I don't want to forget this: I don't want to forget her being small :(. Steven and I had a talk the other night about enjoying her more. We both feel like we spend so much time doing things with Felicity, since she needs to much one on one attention and is so engaging, that we end up basically just managing Clare between naps. I don't want to waste this time of her being a little baby and then regretting it. So we are making a concerted effort to really enjoy her more, to make Felicity wait a bit if we're playing with Clare. Their naps haven't been lining up as much lately (sniff, tear) and I've used that time when Clare is awake but Felicity is asleep to really dote on and play with Clare. It has been really nice!

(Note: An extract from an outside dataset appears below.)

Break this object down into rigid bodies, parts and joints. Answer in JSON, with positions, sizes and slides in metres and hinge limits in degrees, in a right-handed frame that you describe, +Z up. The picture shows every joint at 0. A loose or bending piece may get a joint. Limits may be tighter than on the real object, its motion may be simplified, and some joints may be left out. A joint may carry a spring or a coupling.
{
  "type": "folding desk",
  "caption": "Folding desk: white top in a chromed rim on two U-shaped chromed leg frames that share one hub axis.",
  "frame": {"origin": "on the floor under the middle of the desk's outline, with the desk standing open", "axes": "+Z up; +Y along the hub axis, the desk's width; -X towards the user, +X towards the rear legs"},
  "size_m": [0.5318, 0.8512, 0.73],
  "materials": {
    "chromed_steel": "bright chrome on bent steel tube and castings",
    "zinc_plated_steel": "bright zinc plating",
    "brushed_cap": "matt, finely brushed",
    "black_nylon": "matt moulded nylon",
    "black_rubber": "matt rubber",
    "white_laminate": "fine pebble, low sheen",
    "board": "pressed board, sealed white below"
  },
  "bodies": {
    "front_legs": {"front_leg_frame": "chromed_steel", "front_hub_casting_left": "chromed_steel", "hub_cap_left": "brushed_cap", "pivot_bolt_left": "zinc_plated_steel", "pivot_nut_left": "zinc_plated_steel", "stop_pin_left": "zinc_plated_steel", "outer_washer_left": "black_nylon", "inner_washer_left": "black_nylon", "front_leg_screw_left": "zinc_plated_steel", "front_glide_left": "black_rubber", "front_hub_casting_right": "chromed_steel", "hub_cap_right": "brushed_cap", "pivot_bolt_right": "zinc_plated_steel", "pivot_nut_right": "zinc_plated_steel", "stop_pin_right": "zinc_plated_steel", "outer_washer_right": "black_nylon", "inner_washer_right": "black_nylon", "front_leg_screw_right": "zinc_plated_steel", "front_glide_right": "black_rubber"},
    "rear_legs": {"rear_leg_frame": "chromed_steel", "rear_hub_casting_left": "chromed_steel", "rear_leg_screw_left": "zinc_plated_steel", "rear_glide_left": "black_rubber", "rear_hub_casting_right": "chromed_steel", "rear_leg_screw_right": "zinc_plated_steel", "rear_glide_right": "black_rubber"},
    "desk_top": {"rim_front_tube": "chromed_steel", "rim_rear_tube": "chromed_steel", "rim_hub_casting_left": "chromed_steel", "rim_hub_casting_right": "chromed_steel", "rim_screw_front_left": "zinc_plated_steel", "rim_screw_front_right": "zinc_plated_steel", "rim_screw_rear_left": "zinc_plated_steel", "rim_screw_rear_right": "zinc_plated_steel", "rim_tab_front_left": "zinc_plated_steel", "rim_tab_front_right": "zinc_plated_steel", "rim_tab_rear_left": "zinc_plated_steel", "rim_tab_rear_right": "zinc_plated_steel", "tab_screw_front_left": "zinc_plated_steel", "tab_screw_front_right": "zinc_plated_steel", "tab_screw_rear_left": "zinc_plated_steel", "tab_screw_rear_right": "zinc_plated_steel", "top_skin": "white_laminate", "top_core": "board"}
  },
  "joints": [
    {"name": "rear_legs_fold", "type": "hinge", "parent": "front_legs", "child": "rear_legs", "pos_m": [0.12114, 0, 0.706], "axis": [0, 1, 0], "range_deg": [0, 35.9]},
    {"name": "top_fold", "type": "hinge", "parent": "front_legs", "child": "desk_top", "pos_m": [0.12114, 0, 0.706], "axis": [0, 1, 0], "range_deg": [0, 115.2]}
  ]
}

I also don't want to forget Felicity jumping or running and Clare dissolving into a fit of giggles! 



Friday, August 12, 2016

In the Middle

I feel all over the place these days. Some days, I sit back and look at my life, feel very contented, and just breathe it in. Other days, like yesterday, I feel like the chaos will never end, the littles will be little and needy forever, and my head may burst. But I spend most of the time in the middle... days that are equal parts frustration at toddler shenanigans and baby diaper explosions, and joy at 2 year old hilarious phrases and infant smiles and giggles. I am enjoying life with two children more than I did just with Felicity simply because I know now that the hard times will pass and the tough stages won't last. It doesn't mean that I don't get stressed ever (I'm stressed a lot!), but I feel like I lived in a constant state of stress with Felicity; I stressed about her sleep, about behavioral things, developmental things. And stress didn't get us anywhere or solve anything, of course. This time, with Clare, I'm able to brush off more and, therefore, enjoy more.

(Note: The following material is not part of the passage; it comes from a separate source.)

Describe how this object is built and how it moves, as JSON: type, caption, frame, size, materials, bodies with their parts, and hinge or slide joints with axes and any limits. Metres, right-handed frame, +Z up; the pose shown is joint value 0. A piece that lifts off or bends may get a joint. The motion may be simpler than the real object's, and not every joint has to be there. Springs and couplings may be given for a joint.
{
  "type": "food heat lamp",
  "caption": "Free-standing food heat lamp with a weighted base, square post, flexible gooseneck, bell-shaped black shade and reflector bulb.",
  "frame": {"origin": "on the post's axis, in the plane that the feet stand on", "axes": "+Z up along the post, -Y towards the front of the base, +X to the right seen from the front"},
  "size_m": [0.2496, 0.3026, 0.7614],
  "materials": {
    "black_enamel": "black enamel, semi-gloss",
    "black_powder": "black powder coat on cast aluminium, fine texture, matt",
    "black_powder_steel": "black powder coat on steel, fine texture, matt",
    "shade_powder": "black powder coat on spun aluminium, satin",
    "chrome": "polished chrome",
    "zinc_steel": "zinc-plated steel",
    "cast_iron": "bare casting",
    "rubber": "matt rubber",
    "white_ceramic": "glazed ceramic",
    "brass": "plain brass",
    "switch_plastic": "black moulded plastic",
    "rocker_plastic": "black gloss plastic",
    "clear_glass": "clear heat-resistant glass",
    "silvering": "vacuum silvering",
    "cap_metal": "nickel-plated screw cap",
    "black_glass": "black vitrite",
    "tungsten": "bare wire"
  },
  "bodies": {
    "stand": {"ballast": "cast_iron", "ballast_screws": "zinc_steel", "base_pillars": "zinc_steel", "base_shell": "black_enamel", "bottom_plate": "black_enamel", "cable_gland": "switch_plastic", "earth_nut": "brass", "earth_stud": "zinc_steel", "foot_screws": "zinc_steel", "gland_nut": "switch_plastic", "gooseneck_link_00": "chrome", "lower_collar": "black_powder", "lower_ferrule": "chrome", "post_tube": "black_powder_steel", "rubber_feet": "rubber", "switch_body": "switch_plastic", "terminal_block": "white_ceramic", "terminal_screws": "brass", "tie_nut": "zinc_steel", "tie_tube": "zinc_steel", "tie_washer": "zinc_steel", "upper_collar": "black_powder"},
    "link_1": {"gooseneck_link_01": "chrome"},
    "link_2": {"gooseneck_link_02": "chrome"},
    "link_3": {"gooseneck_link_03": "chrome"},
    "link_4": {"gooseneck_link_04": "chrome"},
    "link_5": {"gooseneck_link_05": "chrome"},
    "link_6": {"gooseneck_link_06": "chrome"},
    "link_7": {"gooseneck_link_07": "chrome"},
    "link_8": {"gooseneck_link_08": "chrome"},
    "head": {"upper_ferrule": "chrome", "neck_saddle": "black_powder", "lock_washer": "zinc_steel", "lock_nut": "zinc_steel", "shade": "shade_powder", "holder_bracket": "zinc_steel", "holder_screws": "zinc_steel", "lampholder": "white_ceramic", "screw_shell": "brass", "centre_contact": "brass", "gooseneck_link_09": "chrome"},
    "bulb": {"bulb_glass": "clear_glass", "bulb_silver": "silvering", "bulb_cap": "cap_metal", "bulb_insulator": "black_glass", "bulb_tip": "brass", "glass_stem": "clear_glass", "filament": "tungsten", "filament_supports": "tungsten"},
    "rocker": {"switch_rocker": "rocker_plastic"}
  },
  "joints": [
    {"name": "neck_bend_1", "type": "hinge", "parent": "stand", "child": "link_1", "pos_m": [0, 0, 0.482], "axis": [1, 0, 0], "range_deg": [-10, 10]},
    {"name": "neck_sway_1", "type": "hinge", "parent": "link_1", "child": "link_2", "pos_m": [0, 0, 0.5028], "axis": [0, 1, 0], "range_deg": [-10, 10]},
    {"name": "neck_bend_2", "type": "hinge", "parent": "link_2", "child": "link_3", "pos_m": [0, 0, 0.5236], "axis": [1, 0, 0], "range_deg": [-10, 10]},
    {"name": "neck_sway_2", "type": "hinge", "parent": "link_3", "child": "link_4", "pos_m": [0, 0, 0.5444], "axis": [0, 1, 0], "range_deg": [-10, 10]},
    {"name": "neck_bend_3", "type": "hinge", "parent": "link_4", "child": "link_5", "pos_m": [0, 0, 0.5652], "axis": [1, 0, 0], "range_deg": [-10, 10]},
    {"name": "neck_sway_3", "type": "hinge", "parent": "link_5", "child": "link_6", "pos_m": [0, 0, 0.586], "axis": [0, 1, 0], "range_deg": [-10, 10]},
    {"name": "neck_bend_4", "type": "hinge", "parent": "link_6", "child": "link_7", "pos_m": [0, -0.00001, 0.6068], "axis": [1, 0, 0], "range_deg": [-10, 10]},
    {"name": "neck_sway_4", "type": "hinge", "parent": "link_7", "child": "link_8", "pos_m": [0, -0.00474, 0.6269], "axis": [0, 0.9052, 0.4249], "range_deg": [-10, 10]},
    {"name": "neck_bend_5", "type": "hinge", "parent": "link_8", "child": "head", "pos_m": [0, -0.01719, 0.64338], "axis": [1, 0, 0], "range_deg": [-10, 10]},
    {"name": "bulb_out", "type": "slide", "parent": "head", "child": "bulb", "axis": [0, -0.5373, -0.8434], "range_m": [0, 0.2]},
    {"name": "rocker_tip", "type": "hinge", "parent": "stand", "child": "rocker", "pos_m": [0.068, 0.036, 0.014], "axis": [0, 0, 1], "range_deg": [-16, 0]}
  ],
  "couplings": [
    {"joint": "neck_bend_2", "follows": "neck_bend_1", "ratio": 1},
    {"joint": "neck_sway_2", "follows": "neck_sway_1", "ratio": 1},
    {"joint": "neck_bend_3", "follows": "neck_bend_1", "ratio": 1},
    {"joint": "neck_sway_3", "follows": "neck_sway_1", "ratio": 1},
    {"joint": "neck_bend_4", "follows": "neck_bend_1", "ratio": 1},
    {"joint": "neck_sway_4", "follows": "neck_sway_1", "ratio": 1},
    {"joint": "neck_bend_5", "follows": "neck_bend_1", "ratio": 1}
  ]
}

After Felicity was born, I think I sort of counted down until we'd try again for another because I really wanted a sibling for her. Right now, though I don't feel our family is complete by any means, I'm just enjoying the 4 of us. I'm happier in this stage of infancy, knowing how fleeting it will be- how fleeting it IS!- and I'm also enjoying watching my big girl grow up before my eyes. I'm not thinking about future things, or more babies, or anything much besides tomorrow, and it's nice. I've thought toward the future for as long as I can remember. Is it graduation yet? Is it time to move yet? Is it time to start my job yet? Get married yet? Have a baby yet? Have another baby yet? I kept wondering to myself, when will I just stop and enjoy? And I didn't know the answer until now. I hate that it took me that long to get to this place (and it's a flaw within myself, I know), but I'm so glad to be here for a while. I want to soak in the baby snuggles, the nursing sessions, the finger painting, the never ending book reading sessions, the play dates with my friends, the family "date days" we have.

Each day, I have a loose plan. My days are similar to each other, but different enough that it doesn't get too boring. I'm sure to some my life is incredibly dull. But that dullness to me looks like watching children grow up, learn, and explore. It looks like creating new friendships and furthering old ones. It looks like constantly working on and improving my marriage. And it looks like experiencing things through the eyes of a child. There are things in life I'd love to do... travel the world, eat at nice restaurants, spend money without thinking... but right now my focus is on my family; I'm working on myself, my marriage, my home, my kids. And I find a sense of happiness and security in that. I often hear people talking about "losing" themselves in their kids, especially in regards to being a stay at home mom. Right now I'm happy to "lose" myself to motherhood. If all I do is produce people to better the world, then I think I've done plenty. If I lose myself for the betterment of another human being, then it was a worthy cause. I don't mean to say that one shouldn't have things outside of their children. Everyone's calling and desires are different. But I do think it's perfectly fine, and a beautiful sacrifice even, to pour yourself into your children for a time. I honestly think I've found myself more in the past few years than I had in the 28 before that.

I've found that a few friendships help sustain my sense of "me". I don't need much outside of my family right now, but friends are certainly helping me in this journey. I love having people to talk about faith, family, parenting, and deeper issues with. I walk with a neighbor of mine most days of the week, have 2-3 play dates with another friend each week, attend a Catholic mothers' group once a month, and will begin MOPS again soon. The common theme there is motherhood and I love it. My days aren't really pretty. I don't live in a pinterest worthy house or have neat and tidy kids. I can't tell you how many times I text Steven to vent or complain about my day- a toddler who hurt the baby or a baby who won't nap. Life is messy and exhausting. But when I take a step back, I realize how absolutely blessed I am to be able to raise and guide these humans. It is such an honor to know them, to help form them, to be the person to comfort them. Motherhood is such a beautiful experience, even on the hard days. I'm ok with, and happy with, "just being a mom" right now.